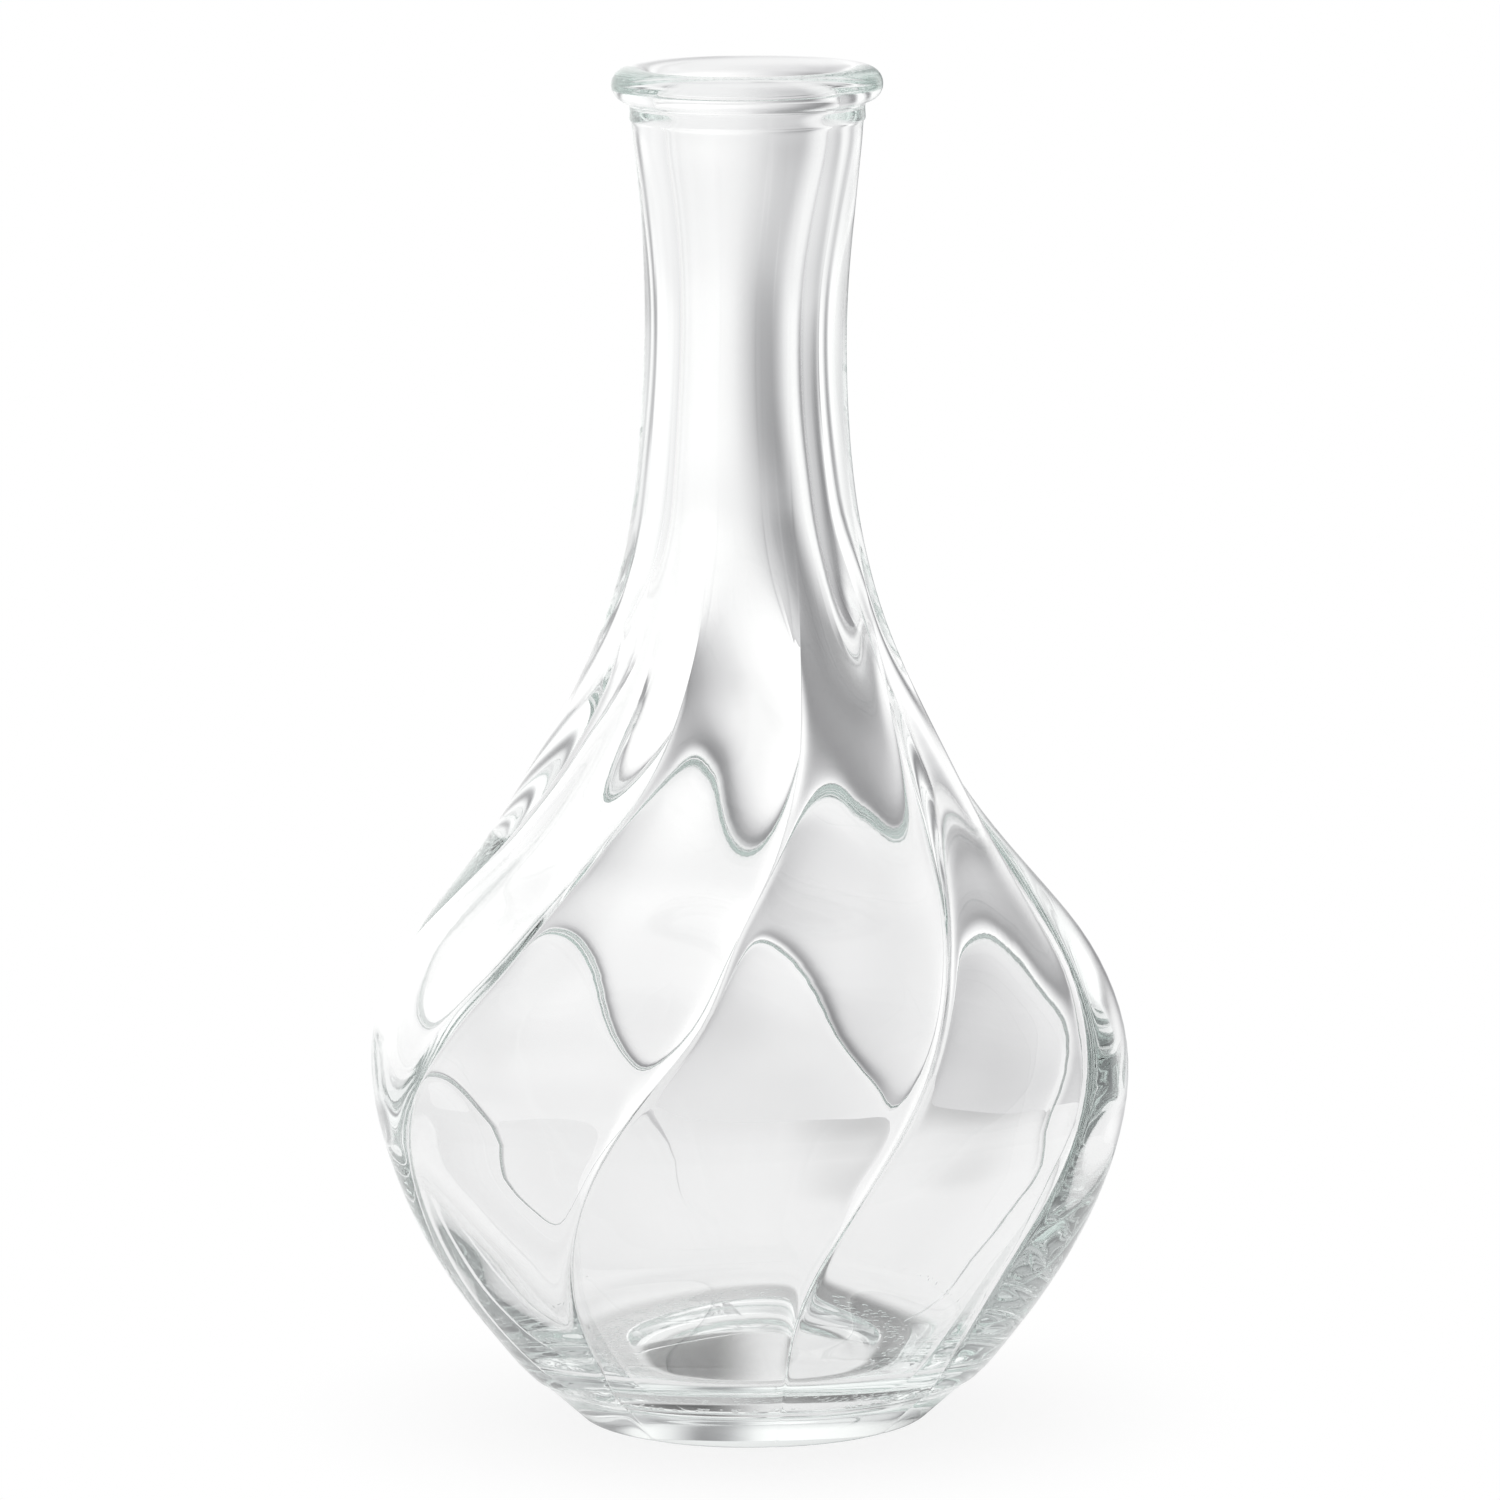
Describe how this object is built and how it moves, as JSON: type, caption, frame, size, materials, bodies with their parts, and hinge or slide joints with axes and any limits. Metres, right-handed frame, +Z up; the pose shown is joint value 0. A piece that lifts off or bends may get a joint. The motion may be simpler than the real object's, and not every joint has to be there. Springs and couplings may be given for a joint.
{
  "type": "bottle vase",
  "caption": "Clear moulded glass bottle vase with a round belly of swirled lobes, a slender neck, a beaded lip and a plain conical foot.",
  "frame": {"origin": "centre of the ring that the vase stands on", "axes": "+Z up along the axis of the neck and belly, -Y towards the front of the picture"},
  "size_m": [0.1004, 0.1004, 0.18],
  "materials": {
    "clear_glass": "clear pressed glass, fire-polished, faint green tint where it is thick"
  },
  "bodies": {
    "root": {"glass_vase": "clear_glass"}
  },
  "joints": []
}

(EXERCISE PROMPT): Reproduce every line above without error.

(RESPONSE TO THIS EXERCISE):
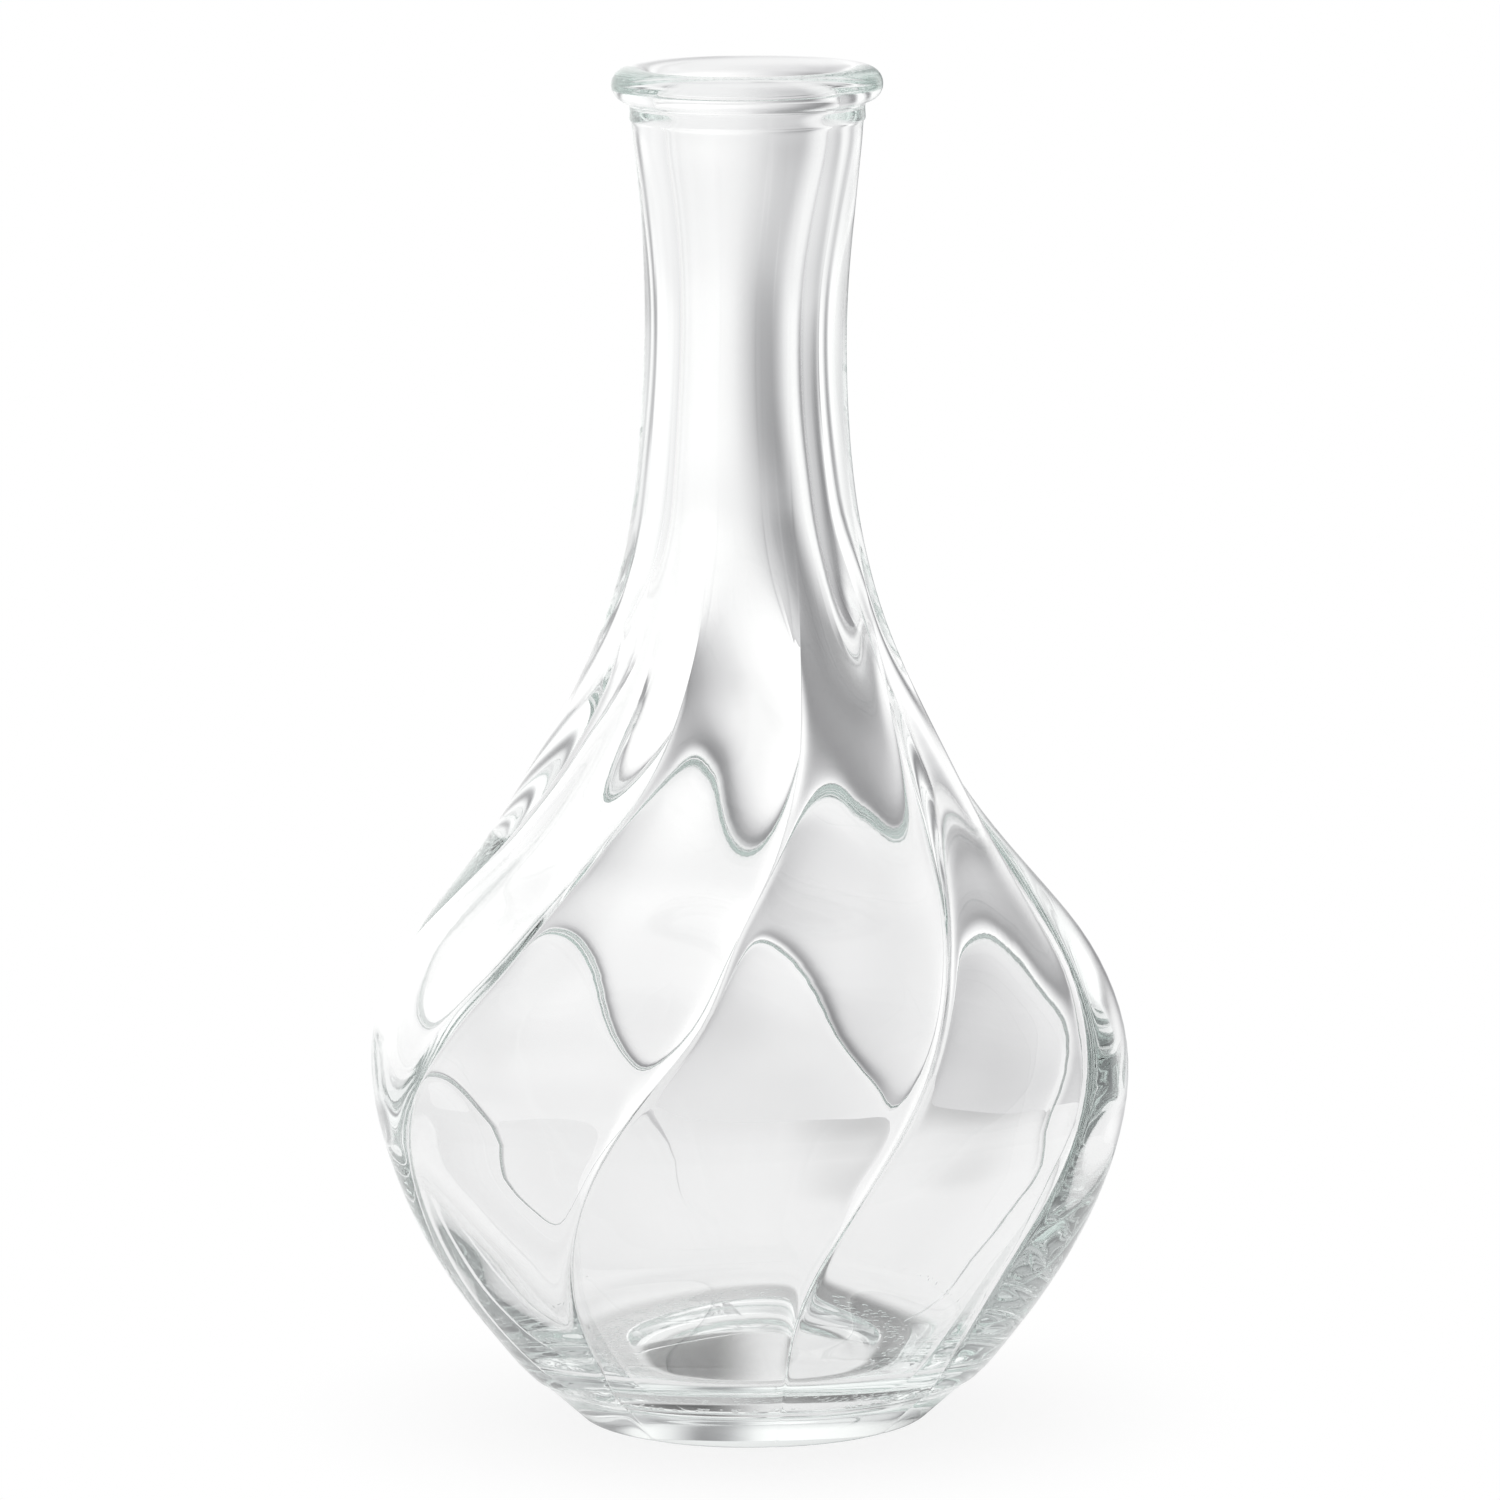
Describe how this object is built and how it moves, as JSON: type, caption, frame, size, materials, bodies with their parts, and hinge or slide joints with axes and any limits. Metres, right-handed frame, +Z up; the pose shown is joint value 0. A piece that lifts off or bends may get a joint. The motion may be simpler than the real object's, and not every joint has to be there. Springs and couplings may be given for a joint.
{
  "type": "bottle vase",
  "caption": "Clear moulded glass bottle vase with a round belly of swirled lobes, a slender neck, a beaded lip and a plain conical foot.",
  "frame": {"origin": "centre of the ring that the vase stands on", "axes": "+Z up along the axis of the neck and belly, -Y towards the front of the picture"},
  "size_m": [0.1004, 0.1004, 0.18],
  "materials": {
    "clear_glass": "clear pressed glass, fire-polished, faint green tint where it is thick"
  },
  "bodies": {
    "root": {"glass_vase": "clear_glass"}
  },
  "joints": []
}